Exercise requirements - Print the lines of the data, starting with the first, up to and including the line where "const LINK_LENGTH = 54;" appears.

Data lines -
◆ ◆ ◆ ◆ ◆
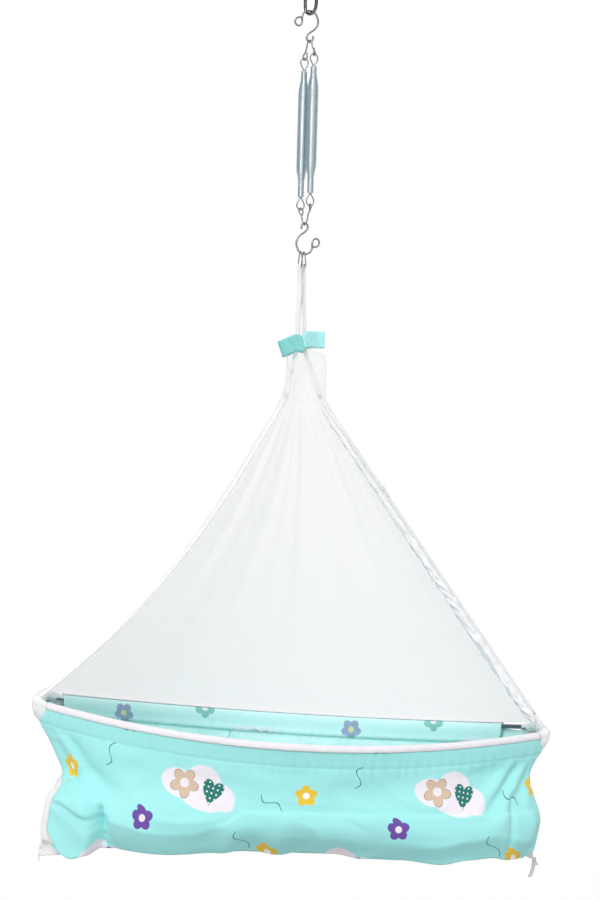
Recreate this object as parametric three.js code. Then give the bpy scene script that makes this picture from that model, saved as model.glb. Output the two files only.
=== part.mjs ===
// A hanging baby cradle: a boat-shaped cloth cradle with a net canopy, which hangs on webbing,
// wire hooks and a pair of extension springs from one chain link.
// Millimetres, +Z up. The origin is where the link is hung. The baby looks along X, and the
// wide opening of the canopy faces -Y.
import * as THREE from 'three';

const CLEARANCE = 0.3;
const WIRE_PLAY = 0.8;
const QUARTER_TURN = Math.PI / 2;

// Finishes
const STEEL_DARK = { color: 0x6e6a66, roughness: 0.3, metalness: 0.95 };
const STEEL_WIRE = { color: 0xb9b8b4, roughness: 0.3, metalness: 0.95 };
const ZINC = { color: 0x9fb0b8, roughness: 0.38, metalness: 0.85 };
const ROD_STEEL = { color: 0x8b8f96, roughness: 0.4, metalness: 0.8 };
const CORNER_PLASTIC = { color: 0xf0f0ee, roughness: 0.6, metalness: 0 };
const WHITE_WEBBING = { color: 0xf4f4f2, roughness: 0.9, metalness: 0 };
const WHITE_NET = { color: 0xf2f4f5, roughness: 0.95, metalness: 0 };
const WHITE_COTTON = { color: 0xeef0ee, roughness: 0.9, metalness: 0 };
const AQUA_COTTON = { color: 0x93efeb, roughness: 0.9, metalness: 0 };
const AQUA_BAND = { color: 0x84e4dc, roughness: 0.85, metalness: 0 };
const HOOK_TAPE = { color: 0xdfe8e6, roughness: 0.95, metalness: 0 };

// The ways that the flat wire pieces face, turned about Z from the XZ plane
const LINK_YAW = THREE.MathUtils.degToRad(-50);
const HOOK_YAW = THREE.MathUtils.degToRad(30);
const YOKE_YAW = THREE.MathUtils.degToRad(-45);
const EYE_YAW = THREE.MathUtils.degToRad(30);
const LOOP_YAW = HOOK_YAW - QUARTER_TURN;

// Top link
const LINK_WIRE = 6;
const LINK_WIDTH = 36;
const LINK_LENGTH = 54;

// The two hooks, alike: the drop is from the middle of one bow's wire to the other's
const HOOK_WIRE = 3;
const HOOK_REACH = 16;
const HOOK_DROP = 56;

// The two yokes: a bent V of wire with a small hook at the end of each leg
const YOKE_WIRE = 2.5;
const UPPER_LEG = 29;
const LOWER_LEG = 37;
const LEG_STEP = 6;
const LEG_HOOK_RADIUS = 3.2;
const LEG_HOOK_RETURN = 14;
const YOKE_BEND = 3;

// Spring eyes
const EYE_WIRE = 2.2;
const EYE_HALF_WIDTH = 8;
const EYE_DROP = 22;
const EYE_SHANK = 10;

// Springs
const SPRING_SPACING = 24;
const SPRING_LENGTH = 229;
const SPRING_WIRE = 4;
const SPRING_OUTER = 19.5;
const SPRING_UPPER_TAPER = 37;
const SPRING_LOWER_TAPER = 52;
const SPRING_CURLS = 28;
const CURL_STEPS = 8;
const CURL_SIDES = 5;

// Wire loops at the top of the cradle's webbing
const LOOP_WIRE = 2;
const LOOP_WIDTH = 16;
const LOOP_HEIGHT = 26;
const LOOP_SPACING = 6.8;
const LOOP_PLAY = 1.2;

// Webbing
const STRAP_WIDTH = 10;
const STRAP_THICK = 1.6;

// Band that ties the gathered neck
const BAND_TOP = -616;
const BAND_HEIGHT = 30;
const BAND_HALF_LENGTH = 43;
const BAND_HALF_DEPTH = 16.5;
const BAND_DROOP = 16;
const BAND_THICK = 1.6;
const PATCH_SIZE = 22;
const PATCH_THICK = 1;
const PATCH_LENGTH_SHARE = 0.8;
const PATCH_SET_SHARE = 0.7;

// Neck of the canopy
const NECK_TOP = -624;
const NECK_SHOULDER = -649;
const NECK_BOTTOM = -736;
const NECK_HALF_WIDTH = 31;
const NECK_HALF_DEPTH = 14;
const NECK_SHIFT = 6;
const NECK_FRONT_RISE = 46;
const NECK_ROOM = 8;
const NECK_SQUARE_SHARE = 1 / 3;
const NECK_TUCK = 3;

// Canopy
const NET_THICK = 1.4;
const LEFT_EDGE_SLACK_SHARE = 0.3;
const NET_FOLD_DEPTH = 7;
const NET_FOLDS = 5;
const NET_SIDE_GAP = 6.5;
const ROLL_DIAMETER = 16;
const ROLL_START_SHARE = 0.08;
const ROLL_END_SHARE = 0.96;
const ZIP_WIDTH = 8;
const ZIP_THICK = 1;
const ZIP_START_SHARE = 0.1;
const ZIP_END_SHARE = 0.95;
const ZIP_PLACE_SHARE = 0.276;
const SLIDER_LENGTH = 10;
const SLIDER_WIDTH = 7;
const SLIDER_THICK = 3;
const PULL_LENGTH = 16;
const PULL_WIDTH = 4;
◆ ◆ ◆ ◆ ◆
Reply to the task -
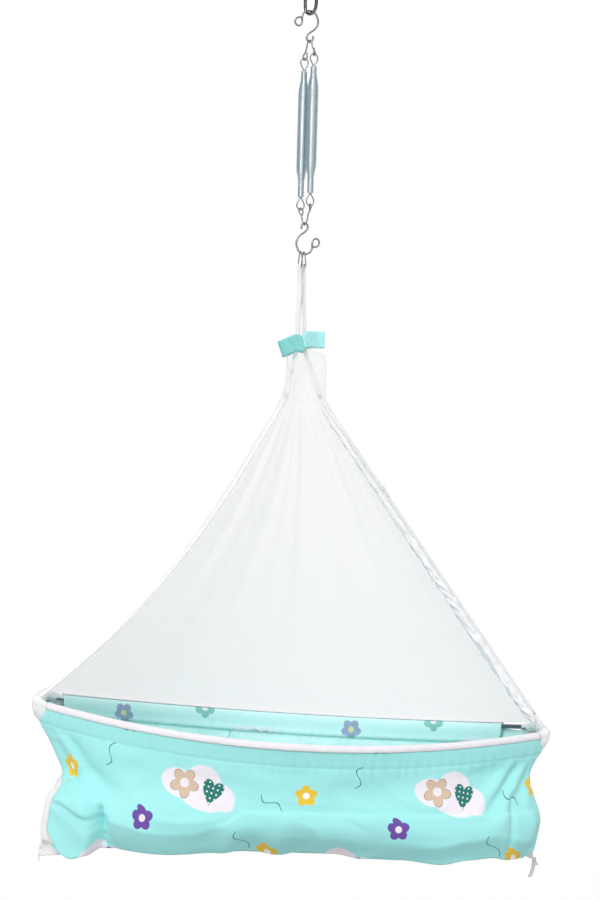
Recreate this object as parametric three.js code. Then give the bpy scene script that makes this picture from that model, saved as model.glb. Output the two files only.
=== part.mjs ===
// A hanging baby cradle: a boat-shaped cloth cradle with a net canopy, which hangs on webbing,
// wire hooks and a pair of extension springs from one chain link.
// Millimetres, +Z up. The origin is where the link is hung. The baby looks along X, and the
// wide opening of the canopy faces -Y.
import * as THREE from 'three';

const CLEARANCE = 0.3;
const WIRE_PLAY = 0.8;
const QUARTER_TURN = Math.PI / 2;

// Finishes
const STEEL_DARK = { color: 0x6e6a66, roughness: 0.3, metalness: 0.95 };
const STEEL_WIRE = { color: 0xb9b8b4, roughness: 0.3, metalness: 0.95 };
const ZINC = { color: 0x9fb0b8, roughness: 0.38, metalness: 0.85 };
const ROD_STEEL = { color: 0x8b8f96, roughness: 0.4, metalness: 0.8 };
const CORNER_PLASTIC = { color: 0xf0f0ee, roughness: 0.6, metalness: 0 };
const WHITE_WEBBING = { color: 0xf4f4f2, roughness: 0.9, metalness: 0 };
const WHITE_NET = { color: 0xf2f4f5, roughness: 0.95, metalness: 0 };
const WHITE_COTTON = { color: 0xeef0ee, roughness: 0.9, metalness: 0 };
const AQUA_COTTON = { color: 0x93efeb, roughness: 0.9, metalness: 0 };
const AQUA_BAND = { color: 0x84e4dc, roughness: 0.85, metalness: 0 };
const HOOK_TAPE = { color: 0xdfe8e6, roughness: 0.95, metalness: 0 };

// The ways that the flat wire pieces face, turned about Z from the XZ plane
const LINK_YAW = THREE.MathUtils.degToRad(-50);
const HOOK_YAW = THREE.MathUtils.degToRad(30);
const YOKE_YAW = THREE.MathUtils.degToRad(-45);
const EYE_YAW = THREE.MathUtils.degToRad(30);
const LOOP_YAW = HOOK_YAW - QUARTER_TURN;

// Top link
const LINK_WIRE = 6;
const LINK_WIDTH = 36;
const LINK_LENGTH = 54;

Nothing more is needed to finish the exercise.